Another Supreme Court term has come to a close, and, while many things changed in the law, one thing stayed the same: The justices spent much of their time reversing the U.S. 9th Circuit Court of Appeals.
The 9th Circuit, which hears appeals in federal cases in the Western United States, is the largest of the 13 such courts, with 28 active judges and more than 20 part-time senior judges. The 9th Circuit is almost three times the size of an average court of appeals, and its jurisdiction stretches from Alaska to Arizona, an area comprising nearly one-fifth of the American population.
The 9th Circuit also has a long-running streak as the most overturned, which went unbroken this year. The Supreme Court reviewed 22 cases from the 9th Circuit last term, and it reversed or vacated 19 times. By comparison, the Supreme Court reviewed only five cases, vacating or reversing four, from the next-busiest court of appeals, the 5th Circuit based in New Orleans.
In other words, although the 9th Circuit decided only one-third more appeals on the merits than the 5th Circuit, it was reversed nearly five times more often.
These numbers suggest that the 9th Circuit is not doing a very good job. I am not the first to point this out. For many years, lawyers, judges and legal scholars have argued that the 9th Circuit is so large and unwieldy that it should be split. Indeed, before the 2006 midterm elections, Congress came very close to doing just that. Legislation passed the House but was never acted on in the Senate.
Proponents of splitting the 9th Circuit largely have been unable, however, to connect the colossal court’s size to its high rate of reversal. But there is a connection. Indeed, it can be shown mathematically that, as a court grows larger, it is increasingly likely to issue extreme decisions.
We know that all judges are not created equal. Some are more ideologically extreme, more willing to push the law in a liberal or conservative direction, to find ways around precedents they do not like. Such extreme jurists are a minority on any federal court of appeals, but these courts don’t typically decide cases by a majority vote of their entire memberships. Rather, cases are heard by panels of three judges selected at random. So, despite their small overall numbers, extreme judges will occasionally make up a 2-1 majority.
So what are the chances that a circuit court will draw a panel with two judges who hold extreme views? It depends first on how many such judges you have, but also on how big the court is.
Consider a hypothetical court of 28 judges (the number of active judges currently on the 9th Circuit), in which six of the judges are extreme. The probability of such a court randomly selecting a panel with at least two extreme judges is almost 11%. But if it were divided into two courts — each with 14 judges, three of whom are extreme — that probability falls to 9%.
A difference of 1% or 2% may not seem like much, but the 9th Circuit decides more than 6,000 cases every year.

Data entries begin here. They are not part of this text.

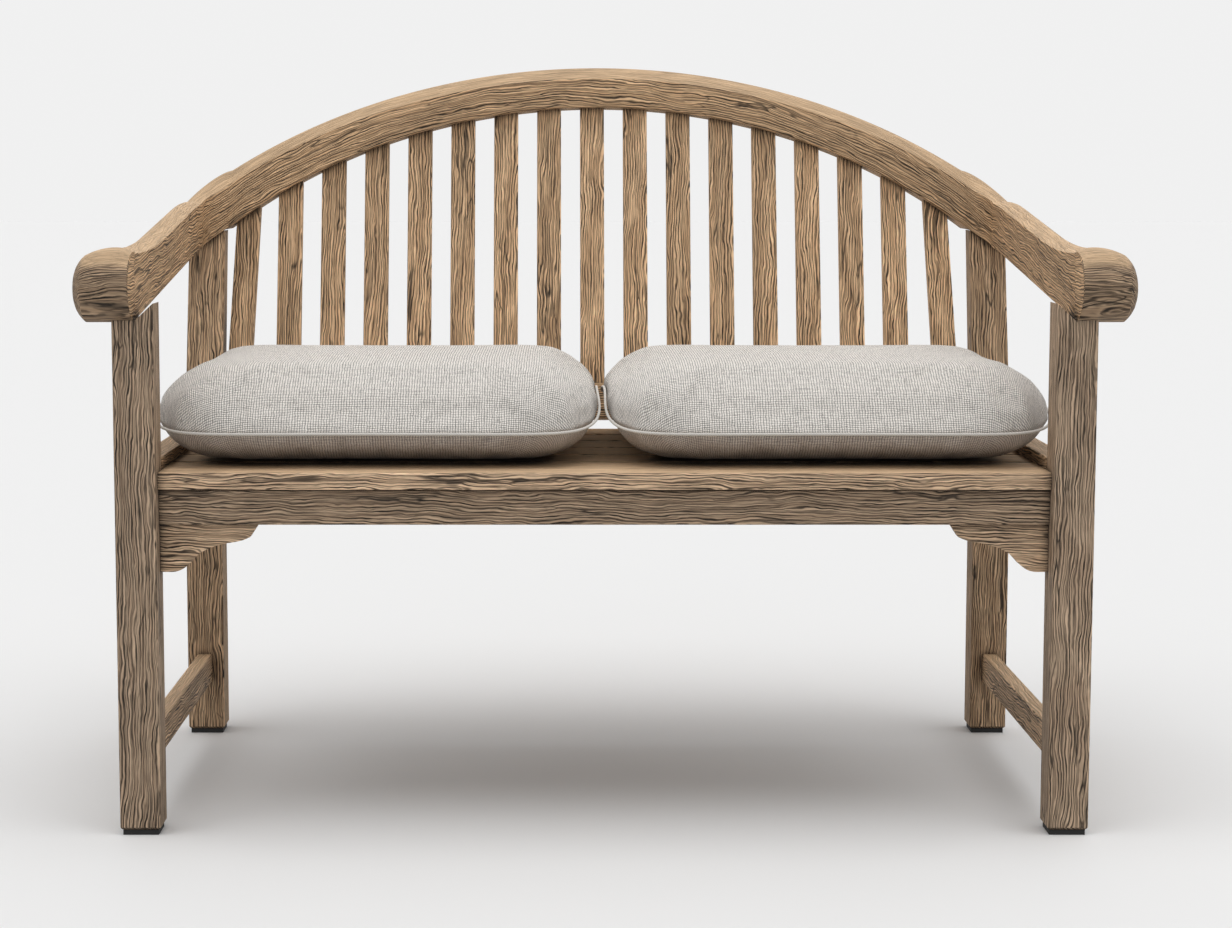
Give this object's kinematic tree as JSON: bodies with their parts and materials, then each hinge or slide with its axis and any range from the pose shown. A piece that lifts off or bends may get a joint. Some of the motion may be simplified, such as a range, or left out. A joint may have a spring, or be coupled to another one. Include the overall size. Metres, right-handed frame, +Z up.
{
  "type": "garden bench",
  "caption": "Two-seat wooden garden bench with an arched top rail sweeping into scrolled arms, a slatted back and loose piped seat cushions.",
  "frame": {"origin": "centre of the rectangle around the bench, on the floor under the foot pads", "axes": "+X along the bench to the right of someone who faces its front, +Y from the front to the back, +Z up"},
  "size_m": [1.2776, 0.6674, 0.965],
  "materials": {
    "frame_wood": "brushed open grain, unvarnished",
    "seat_wood": "brushed open grain, unvarnished",
    "slat_wood": "brushed open grain, each slat of its own tone",
    "foot_pad": "matte",
    "cushion_fabric": "plain linen weave, matte",
    "piping_fabric": "matte"
  },
  "bodies": {
    "frame": {"front_leg_left": "frame_wood", "front_leg_right": "frame_wood", "rear_post_left": "frame_wood", "rear_post_right": "frame_wood", "foot_pad_front_left": "foot_pad", "foot_pad_front_right": "foot_pad", "foot_pad_rear_left": "foot_pad", "foot_pad_rear_right": "foot_pad", "front_apron": "frame_wood", "rear_seat_rail": "frame_wood", "side_rail_left": "frame_wood", "side_rail_right": "frame_wood", "seat_cleat_left": "frame_wood", "seat_cleat_right": "frame_wood", "centre_bearer": "frame_wood", "seat_front_board": "seat_wood", "seat_slat_1": "seat_wood", "seat_slat_2": "seat_wood", "seat_slat_3": "seat_wood", "seat_slat_4": "seat_wood", "seat_slat_5": "seat_wood", "stretcher_left": "frame_wood", "stretcher_right": "frame_wood", "corner_bracket_left": "frame_wood", "corner_bracket_right": "frame_wood", "bracket_dowel_left_outer": "frame_wood", "bracket_dowel_left_inner": "frame_wood", "bracket_dowel_right_outer": "frame_wood", "bracket_dowel_right_inner": "frame_wood", "lower_back_rail": "frame_wood", "back_slat_01": "slat_wood", "back_slat_02": "slat_wood", "back_slat_03": "slat_wood", "back_slat_04": "slat_wood", "back_slat_05": "slat_wood", "back_slat_06": "slat_wood", "back_slat_07": "slat_wood", "back_slat_08": "slat_wood", "back_slat_09": "slat_wood", "back_slat_10": "slat_wood", "back_slat_11": "slat_wood", "back_slat_12": "slat_wood", "back_slat_13": "slat_wood", "back_slat_14": "slat_wood", "back_slat_15": "slat_wood", "back_slat_16": "slat_wood", "back_slat_17": "slat_wood", "top_rail": "frame_wood", "arm_left": "frame_wood", "arm_right": "frame_wood", "arm_dowel_left_lower": "frame_wood", "arm_dowel_left_upper": "frame_wood", "arm_dowel_right_lower": "frame_wood", "arm_dowel_right_upper": "frame_wood"},
    "cushion_left": {"cushion_left": "cushion_fabric", "piping_left": "piping_fabric"},
    "cushion_right": {"cushion_right": "cushion_fabric", "piping_right": "piping_fabric"}
  },
  "joints": [
    {"name": "cushion_left_lift", "type": "slide", "parent": "frame", "child": "cushion_left", "axis": [0, 0, 1], "range_m": [0, 0.56]},
    {"name": "cushion_right_lift", "type": "slide", "parent": "frame", "child": "cushion_right", "axis": [0, 0, 1], "range_m": [0, 0.56]}
  ]
}
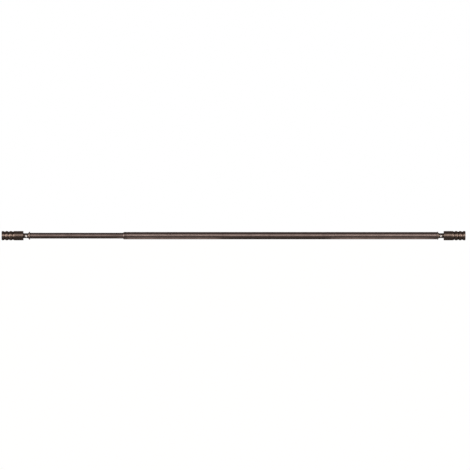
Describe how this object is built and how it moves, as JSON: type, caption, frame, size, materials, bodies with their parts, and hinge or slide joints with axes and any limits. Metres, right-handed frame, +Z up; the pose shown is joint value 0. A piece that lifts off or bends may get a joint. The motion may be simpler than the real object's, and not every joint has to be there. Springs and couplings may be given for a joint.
{
  "type": "telescoping curtain rod",
  "caption": "Telescoping curtain rod: a thin tube slides in a thicker one, with a ribbed barrel finial on a short neck at each end.",
  "frame": {"origin": "on the rod's axis, half way along its overall length as shown (closed 202.5 mm further or opened 303.5 mm further it is off the middle)", "axes": "+X along the rod from the inner tube's finial to the outer tube's finial, +Z up, -Y towards the room, where the set screws face"},
  "size_m": [1.0104, 0.0202, 0.0202],
  "materials": {
    "bronze_tube": "oil-rubbed bronze finish on rolled steel tube",
    "bronze_cast": "oil-rubbed bronze finish on turned metal",
    "zinc": "bright zinc plate",
    "nylon": "black moulded nylon"
  },
  "bodies": {
    "outer_rod": {"outer_tube": "bronze_tube", "mouth_ferrule": "bronze_cast", "mouth_liner": "nylon", "tube_adapter": "nylon", "right_end_plug": "nylon", "right_end_flange": "bronze_cast", "right_finial_post": "zinc"},
    "glide": {"inner_glide": "nylon"},
    "inner_rod": {"inner_tube": "bronze_tube", "left_end_plug": "nylon", "left_end_flange": "bronze_cast", "left_finial_post": "zinc"},
    "left_finial": {"left_finial_neck": "bronze_cast", "left_finial_barrel": "bronze_cast", "left_barrel_nut": "zinc", "left_finial_cap": "bronze_cast"},
    "left_screw": {"left_set_screw": "zinc"},
    "right_finial": {"right_finial_neck": "bronze_cast", "right_finial_barrel": "bronze_cast", "right_barrel_nut": "zinc", "right_finial_cap": "bronze_cast"},
    "right_screw": {"right_set_screw": "zinc"}
  },
  "joints": [
    {"name": "rod_slide", "type": "slide", "parent": "outer_rod", "child": "glide", "axis": [-1, 0, 0], "range_m": [-0.2025, 0.3035]},
    {"name": "inner_turn", "type": "hinge", "parent": "glide", "child": "inner_rod", "pos_m": [0, 0, 0], "axis": [1, 0, 0], "continuous": true},
    {"name": "left_finial_pull", "type": "slide", "parent": "inner_rod", "child": "left_finial", "axis": [-1, 0, 0], "range_m": [0, 0.0168]},
    {"name": "left_screw_out", "type": "slide", "parent": "left_finial", "child": "left_screw", "axis": [0, -0.9781, -0.2079], "range_m": [0, 0.0028]},
    {"name": "right_finial_pull", "type": "slide", "parent": "outer_rod", "child": "right_finial", "axis": [1, 0, 0], "range_m": [0, 0.0168]},
    {"name": "right_screw_out", "type": "slide", "parent": "right_finial", "child": "right_screw", "axis": [0, -0.9781, -0.2079], "range_m": [0, 0.0028]}
  ]
}
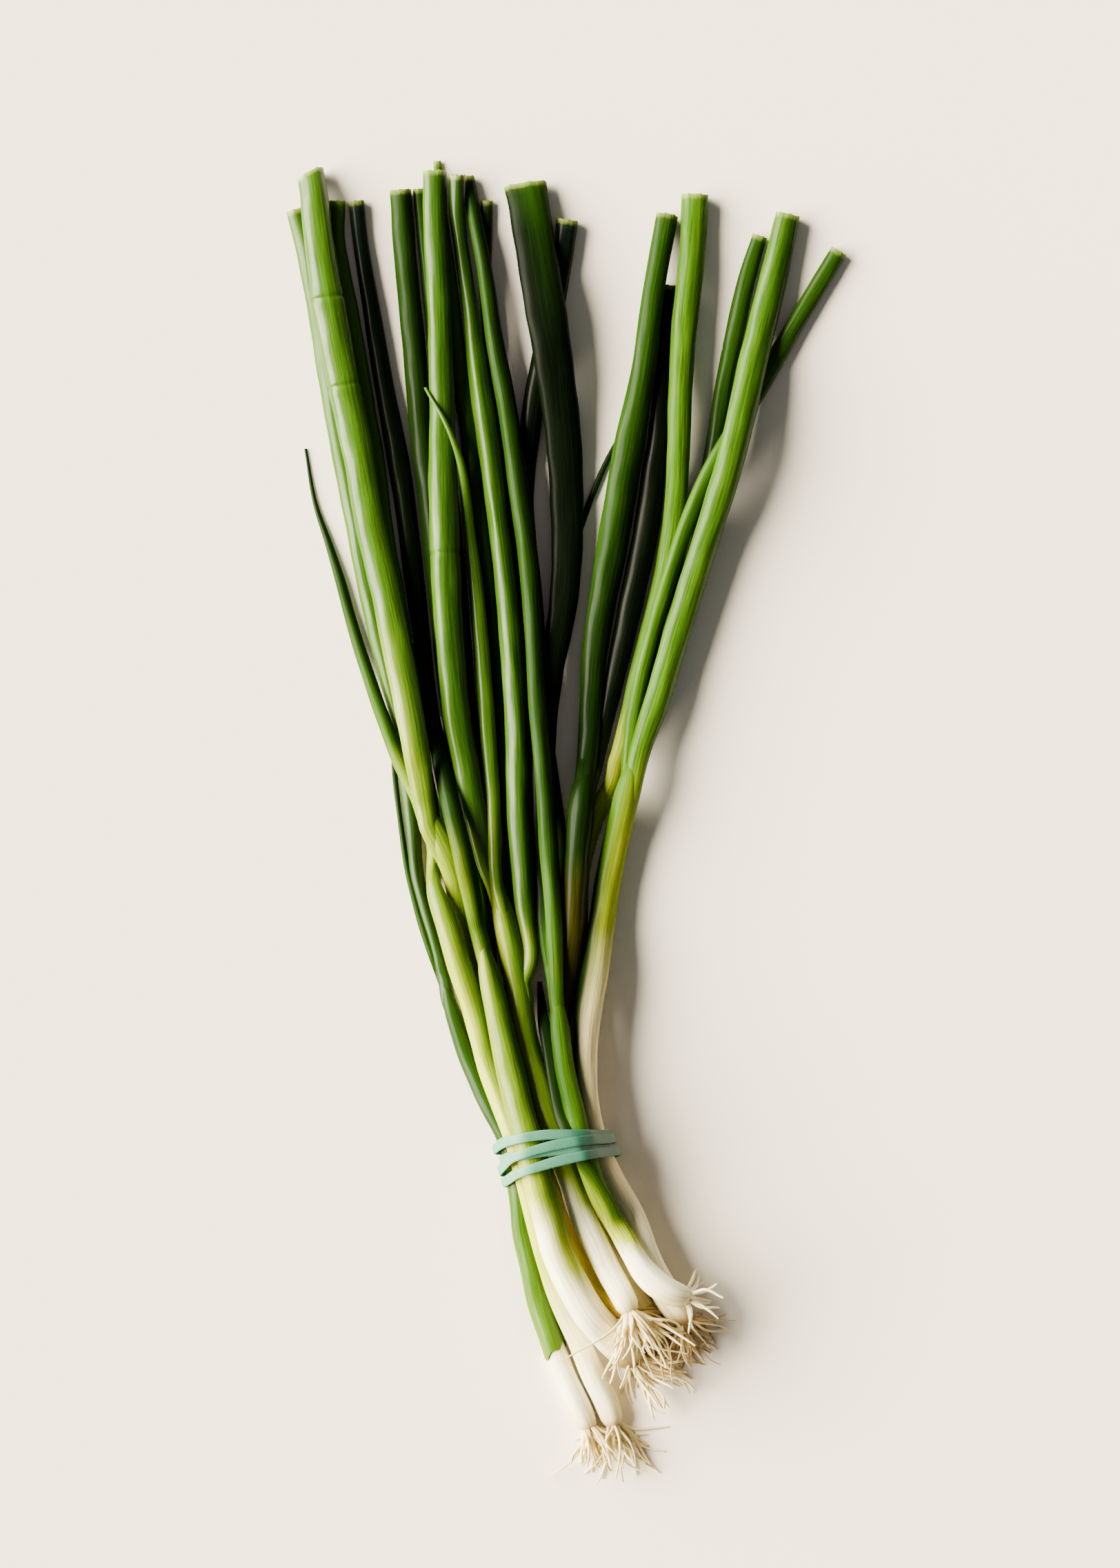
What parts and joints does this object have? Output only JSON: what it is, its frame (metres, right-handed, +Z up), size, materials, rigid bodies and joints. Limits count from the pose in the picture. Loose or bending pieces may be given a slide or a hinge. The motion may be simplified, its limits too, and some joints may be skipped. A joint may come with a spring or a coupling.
{
  "type": "scallion bunch",
  "caption": "Bunch of scallions with bulbs, roots and hollow green leaves, tied by a flat rubber band, lying down.",
  "frame": {"origin": "under the middle of the bunch's bounding box, on the surface it lies on", "axes": "+Y from the roots to the cut leaf tops, +Z up from the surface, +X across the bunch"},
  "size_m": [0.1538, 0.358, 0.0247],
  "materials": {
    "scallion": "waxy satin leaf",
    "rubber_band": "matt teal rubber"
  },
  "bodies": {
    "root": {"scallion_1": "scallion", "scallion_2": "scallion", "scallion_3": "scallion", "scallion_4": "scallion", "scallion_5": "scallion", "scallion_6": "scallion", "scallion_7": "scallion", "scallion_8": "scallion", "scallion_9": "scallion", "rubber_band": "rubber_band"}
  },
  "joints": []
}
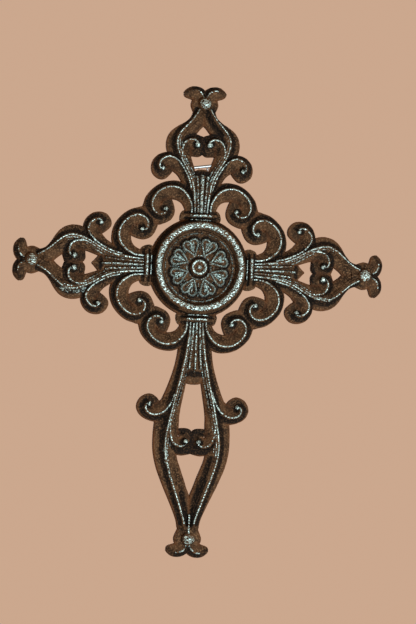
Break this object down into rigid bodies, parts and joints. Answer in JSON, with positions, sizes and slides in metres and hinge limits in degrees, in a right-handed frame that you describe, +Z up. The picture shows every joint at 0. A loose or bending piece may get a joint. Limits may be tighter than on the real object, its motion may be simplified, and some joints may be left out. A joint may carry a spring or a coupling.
{
  "type": "cast-iron wall cross",
  "caption": "Openwork cast-iron wall cross with reeded scroll arms, a round flower medallion and a steel hanging wire across the back of the top arm.",
  "frame": {"origin": "middle of the hanging wire, on the wall plane that the flat back lies against", "axes": "+Z up along the cross, +Y from the carved face through the flat back into the wall, +X to the viewer's right"},
  "size_m": [0.2154, 0.0123, 0.2725],
  "materials": {
    "rusted_cast_iron": "brown rust patina with dark recesses and pale grey-green metal rubbed along every raised edge",
    "bright_steel_wire": "plain bright drawn steel"
  },
  "bodies": {
    "root": {"cross_casting": "rusted_cast_iron", "hanger_wire": "bright_steel_wire"}
  },
  "joints": []
}
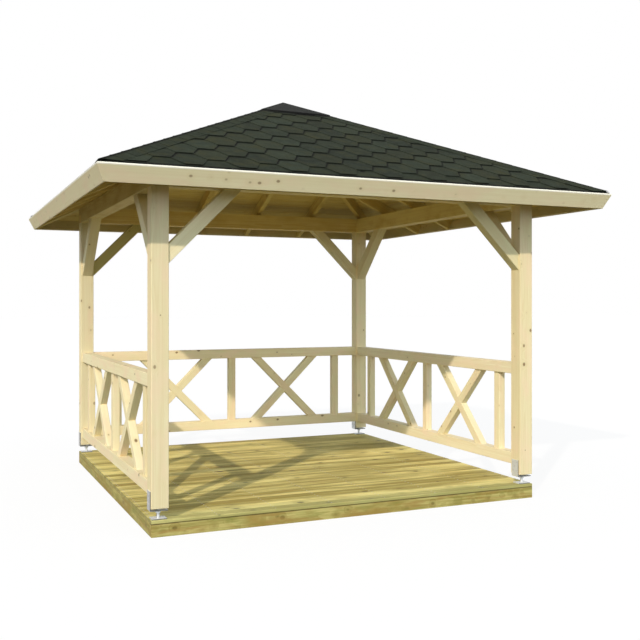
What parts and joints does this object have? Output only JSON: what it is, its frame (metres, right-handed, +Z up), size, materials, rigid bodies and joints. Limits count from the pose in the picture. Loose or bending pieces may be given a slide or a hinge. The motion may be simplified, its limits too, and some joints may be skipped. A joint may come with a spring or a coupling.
{
  "type": "garden gazebo",
  "caption": "Square open timber gazebo on a low deck, with cross-braced railings on three sides and a hipped roof of boarding and hexagonal shingles.",
  "frame": {"origin": "on the ground under the middle of the square plan", "axes": "+Z up, the open front faces -Y, +X to the right as seen from the front"},
  "size_m": [3.8134, 3.8134, 3.2379],
  "materials": {
    "spruce": "planed, untreated",
    "deck_timber": "pressure-treated, green-brown",
    "bitumen_shingle": "mineral granules, matt",
    "cap_sheet": "matt",
    "galvanised_steel": "hot-dip galvanised"
  },
  "bodies": {
    "root": {"deck_frame": "deck_timber", "deck_boards": "deck_timber", "post_foot_front_left": "galvanised_steel", "post_front_left": "spruce", "knee_braces_front_left": "spruce", "post_foot_front_right": "galvanised_steel", "post_front_right": "spruce", "knee_braces_front_right": "spruce", "post_foot_back_right": "galvanised_steel", "post_back_right": "spruce", "knee_braces_back_right": "spruce", "post_foot_back_left": "galvanised_steel", "post_back_left": "spruce", "knee_braces_back_left": "spruce", "beam_front": "spruce", "beam_right": "spruce", "beam_back": "spruce", "beam_left": "spruce", "railing_left_rails": "spruce", "railing_left_uprights": "spruce", "railing_left_rising_bars": "spruce", "railing_left_falling_bars": "spruce", "railing_back_rails": "spruce", "railing_back_uprights": "spruce", "railing_back_rising_bars": "spruce", "railing_back_falling_bars": "spruce", "railing_right_rails": "spruce", "railing_right_uprights": "spruce", "railing_right_rising_bars": "spruce", "railing_right_falling_bars": "spruce", "rafters_front": "spruce", "fascia_front": "spruce", "roof_boards_front": "spruce", "shingles_front": "bitumen_shingle", "rafters_right": "spruce", "fascia_right": "spruce", "roof_boards_right": "spruce", "shingles_right": "bitumen_shingle", "rafters_back": "spruce", "fascia_back": "spruce", "roof_boards_back": "spruce", "shingles_back": "bitumen_shingle", "rafters_left": "spruce", "fascia_left": "spruce", "roof_boards_left": "spruce", "shingles_left": "bitumen_shingle", "hip_rafter_front_left": "spruce", "hip_rafter_front_right": "spruce", "hip_rafter_back_right": "spruce", "hip_rafter_back_left": "spruce", "apex_cap": "cap_sheet"}
  },
  "joints": []
}
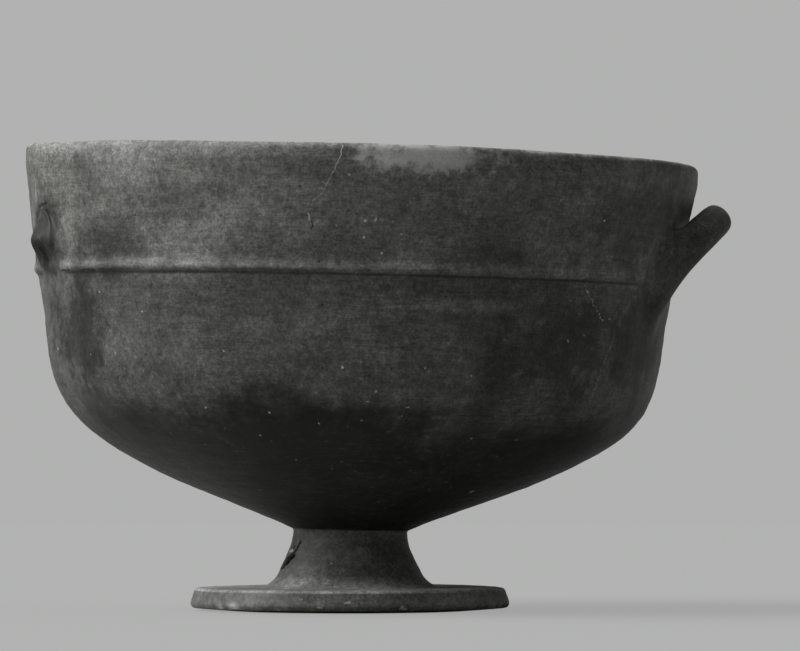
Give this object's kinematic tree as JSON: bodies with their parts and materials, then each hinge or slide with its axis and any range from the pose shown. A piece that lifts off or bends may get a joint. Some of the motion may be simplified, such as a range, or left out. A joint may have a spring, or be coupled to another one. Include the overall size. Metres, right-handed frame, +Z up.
{
  "type": "pedestal bowl",
  "caption": "Wide wheel-thrown clay bowl on a short hollow stem and disc foot, with a loop handle at one side and broken roots at the other; holds food or drink.",
  "frame": {"origin": "middle of the bounding box, on the ground that the foot stands on", "axes": "+Z up, +X towards the whole loop handle, -Y towards the front of the picture"},
  "size_m": [0.313, 0.299, 0.2074],
  "materials": {
    "burnished_clay": "dark grey fired clay, burnished to a low sheen, worn at the rim"
  },
  "bodies": {
    "root": {"pedestal_bowl": "burnished_clay"}
  },
  "joints": []
}
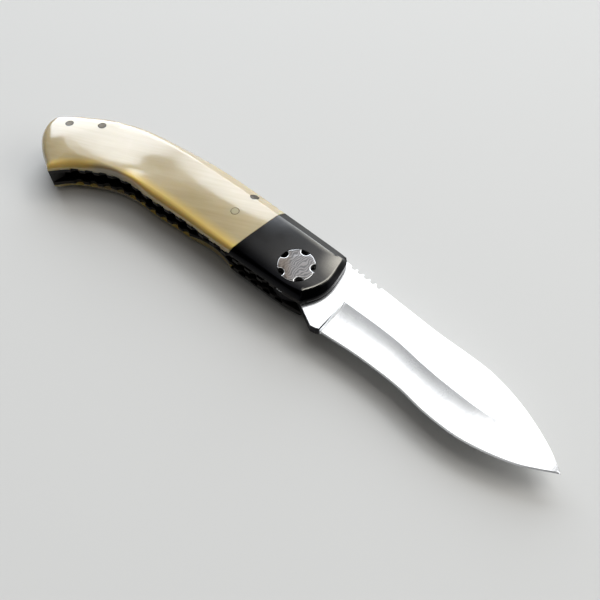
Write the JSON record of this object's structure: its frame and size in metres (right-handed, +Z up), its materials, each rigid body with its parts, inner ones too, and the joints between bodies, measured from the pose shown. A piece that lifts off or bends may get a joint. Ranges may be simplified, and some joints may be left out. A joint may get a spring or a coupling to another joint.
{
  "type": "folding pocket knife",
  "caption": "Liner-lock folding knife, open: wide hollow-ground drop-point blade, dark steel bolsters, ivory-like scales and a notched patterned pivot head.",
  "frame": {"origin": "on the pivot's axis, in the flat outer face of the far pivot head and bolster, on which the knife rests", "axes": "+X from the pivot along the open blade to its tip, +Y to the spine, +Z up through the thickness to the near side"},
  "size_m": [0.2024, 0.0389, 0.014],
  "materials": {
    "blade_steel": "hollow-ground stainless blade, satin with a bright flat",
    "liner_steel": "blacked spring steel",
    "bolster_steel": "dark blacked steel, fine satin",
    "scale_ivory": "polished ivory-like, cream with amber bands",
    "spacer_black": "black filler between the liners",
    "pin_steel": "plain steel",
    "pattern_steel": "etched folded-pattern steel",
    "bearing_bronze": "bronze",
    "browned_pin": "browned steel rod",
    "ivory_pin": "pale pin, nearly the scale's colour"
  },
  "bodies": {
    "handle": {"liner_right": "liner_steel", "liner_left": "liner_steel", "bolster_right": "bolster_steel", "bolster_left": "bolster_steel", "scale_right": "scale_ivory", "scale_left": "scale_ivory", "back_spacer": "spacer_black", "stop_pin": "pin_steel", "pivot_barrel": "pin_steel", "pivot_screw_right": "pattern_steel", "pivot_screw_left": "pattern_steel", "washer_right": "bearing_bronze", "washer_left": "bearing_bronze", "scale_pin_right": "ivory_pin", "scale_pin_left": "ivory_pin", "spine_pin_rear": "browned_pin", "spine_pin_second": "browned_pin", "spine_pin_front": "browned_pin", "bolster_screw_right_rear": "pin_steel", "bolster_screw_left_rear": "pin_steel", "bolster_screw_right_front": "pin_steel", "bolster_screw_left_front": "pin_steel"},
    "blade": {"blade": "blade_steel"},
    "lock_leaf": {"lock_leaf": "liner_steel", "detent_ball": "pin_steel"}
  },
  "joints": [
    {"name": "blade_pivot", "type": "hinge", "parent": "handle", "child": "blade", "pos_m": [0, 0, 0.007], "axis": [0, 0, 1], "range_deg": [-173, 0], "deforming": ["lock_leaf", "detent_ball"]},
    {"name": "lock_release", "type": "hinge", "parent": "handle", "child": "lock_leaf", "pos_m": [-0.05495, 0, 0.0099], "axis": [0, -1, 0], "range_deg": [0, 1.86]}
  ],
  "couplings": [
    {"joint": "lock_release", "follows": "blade_pivot", "ratio": -0.010707}
  ]
}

This means that if the 9th Circuit is anything like my hypothetical court, splitting it in half would save 60 to 120 appeals a year from being decided by panels with a majority of extreme judges.
If a majority of the full court believes a panel’s decision is too far out of step, the full membership can rehear a case. But that is such a cumbersome process that it’s used very rarely. The 9th Circuit used it only 22 times last year. And even then, the court is so large that it uses a randomly selected panel of 15 judges instead of the full 28.
Of course, mathematics cannot prove that one of the reasons the 9th Circuit is so frequently reversed by the Supreme Court is because it renders more extreme decisions. But we have other evidence to go on. Of the 19 9th Circuit cases reversed by the Supreme Court last term, eight of them were unanimous — that is, the 9th Circuit’s view in these cases did not win the support of a single justice, from the liberal John Paul Stevens to the conservative Clarence Thomas. All the other 12 circuit courts combined were unanimously reversed only nine times.
In other words, it is no coincidence that, when you hear about a bizarre ruling issued by a federal court of appeals, it very likely came from the 9th Circuit. That court was, after all, the one that held a few years ago that it was unconstitutional to voluntarily recite the Pledge of Allegiance in a public school. It also has ruled that tenants in public housing could not be evicted even though their apartments were being used as drug dens. Both of these decisions were, not surprisingly, unanimously reversed by the Supreme Court.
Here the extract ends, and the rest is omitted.